Write only the number of lines holding the string "that".

○ ○ ○

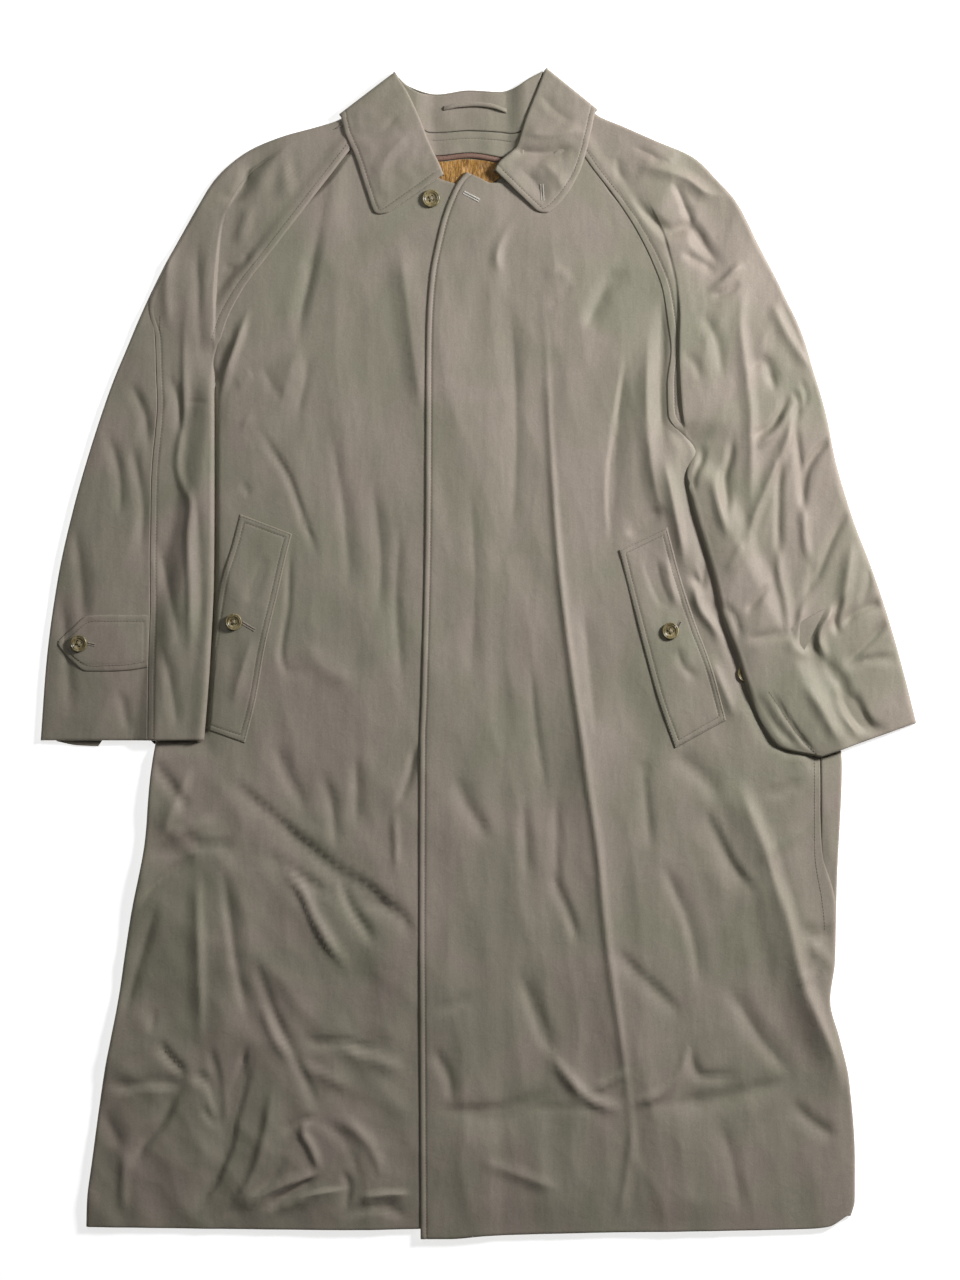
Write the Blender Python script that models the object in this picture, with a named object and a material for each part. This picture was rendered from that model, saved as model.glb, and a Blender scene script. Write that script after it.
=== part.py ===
"""A single-breasted balmacaan coat, lying closed on its back on a flat surface.

The coat is built the way it is cut: two fronts with a fly, a back, two-piece raglan
sleeves, a collar with its stand, pocket welts, a cuff tab on each sleeve and buttons.
Each piece is a wall of cloth. The pieces lie on each other as they do on a table, with
the back undermost.

X runs across the coat, Y from the hem up to the collar and Z up from the table. The
origin is under the middle of the coat's outline. All sizes below are in millimetres.
"""
from collections import namedtuple
from math import cos, hypot, pi, radians, sin, sqrt

import bmesh
import bpy
from mathutils import Vector
from mathutils.bvhtree import BVHTree

MM = 0.001

# Walls and gaps
WALL = 2.4              # body and sleeves: shell, interlining and lining together
COLLAR_WALL = 1.8
WELT_WALL = 1.8
FACING_WALL = 1.4
LINING_WALL = 1.5
LOOP_WALL = 1.2
GAP = 0.3               # between pieces at a seam, and between a piece and what it lies on
SLIM = 0.2              # thickness left where a wrapped strip runs out
DOUBLE = 2 * WALL + GAP     # two walls lying on each other
LEAST_WRAP = WALL + 1.0     # narrowest strip that can wrap round an edge

# Grid of the walls: cells between the stations of each piece's rows
RIGHT_FRONT_CELLS = (12, 3)
RIGHT_NECK_CELLS = (8, 4, 3)
LEFT_FRONT_CELLS = (3, 14)
BACK_CELLS = (8,)
SLEEVE_UNDER_CELLS = (9,)
SLEEVE_STRIP_CELLS = 4
SLEEVE_TOP_CELLS = (7, 1, 2)
PATCH_CELLS = 3

# How far round itself a piece feels what it lies on
DRAPE_REACH = 22.0
PATCH_REACH = 11.0
BUTTON_REACH = 10.0

# How the creases fade: over this distance inside an edge, and the cloth's loft between them
EDGE_FADE = 30.0
LOFT = 1.0

# Collar
FALL_RISE = COLLAR_WALL + GAP   # how far the neck is lifted by the fall folded under it
LEAF_TOP = 12.0                 # height of the front leaves' upper face
LEAF_EDGE = 10.6                # the same along the free edge
RISE_MIDDLE = -10.0             # middle of the neck
RISE_REACH = 180.0              # where the lift round the neck ends, out from the middle
RISE_FOOT = 438.0               # and down from the collar
RISE_SLOPE = 38.0
UPPER_RISE = 42.0               # how much sooner the upper walls begin to rise
TURN_AIM = (0.3, 420.0)         # where the turn at each peak points: share of x, and y
TURN_WALL = 2.9                 # thickness of the turn, measured through its corner

# Buttons: sizes, and the half section of one as shares of its width and height
BUTTON_WIDTH = 18.0
SMALL_BUTTON_WIDTH = 17.0
BUTTON_HEIGHT = 3.2
BUTTON_HOLE = 2.0
BUTTON_HOLE_SPACING = 3.6
BUTTON_SECTION = ((0.0, 0.0), (0.42, 0.0), (0.5, 0.35), (0.49, 0.8), (0.44, 1.0),
                  (0.38, 0.95), (0.33, 0.62), (0.0, 0.62))
BUTTON_SIDES = 16
HOLE_TURNS = (45, 135, 225, 315)

# Finishes: colour and roughness. None of them is metallic.
Finish = namedtuple("Finish", "name colour roughness")
GABARDINE = Finish("cotton gabardine", (0.305, 0.266, 0.216), 0.6)
HORN = Finish("horn", (0.262, 0.198, 0.098), 0.3)
PILE = Finish("gold pile lining", (0.296, 0.178, 0.063), 0.5)
SATIN = Finish("satin piping", (0.202, 0.117, 0.093), 0.45)

# Edges of the body, from the hem up: (y, x). Above each armpit the edge is the raglan seam.
RIGHT_SIDE = ((-573, -393), (-546, -392), (-506, -387), (-426, -376), (-346, -361),
              (-266, -349), (-186, -334), (-126, -329), (-90, -324), (-6, -311),
              (94, -291), (204, -273), (303, -260), (322, -257.5), (360, -238.5),
              (387, -218.5), (504, -128.5), (534, -98))
LEFT_SIDE = ((-562, 373), (-546, 377), (-506, 377), (-426, 371), (-386, 362), (-346, 352),
             (-306, 357), (-226, 359), (-106, 364), (-6, 314), (94, 265), (217, 204),
             (236, 189), (265, 187), (301, 192), (355, 186), (382, 178), (411, 164),
             (443, 147), (469, 126), (508, 111), (534, 90))
# Edge of the fly, and the line inside it where the front beneath ends
FLY = ((-585, -58), (-246, -59.5), (-86, -59), (-46, -57.5), (134, -53.5), (314, -52.5),
       (344, -51.5), (380, -48.5), (416, -41.5), (442, -34.5), (466, -23.5), (482, -12.5))
PLACKET = ((-585, 2), (300, 6), (440, 10), (482, 13))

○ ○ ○

Full solution: 2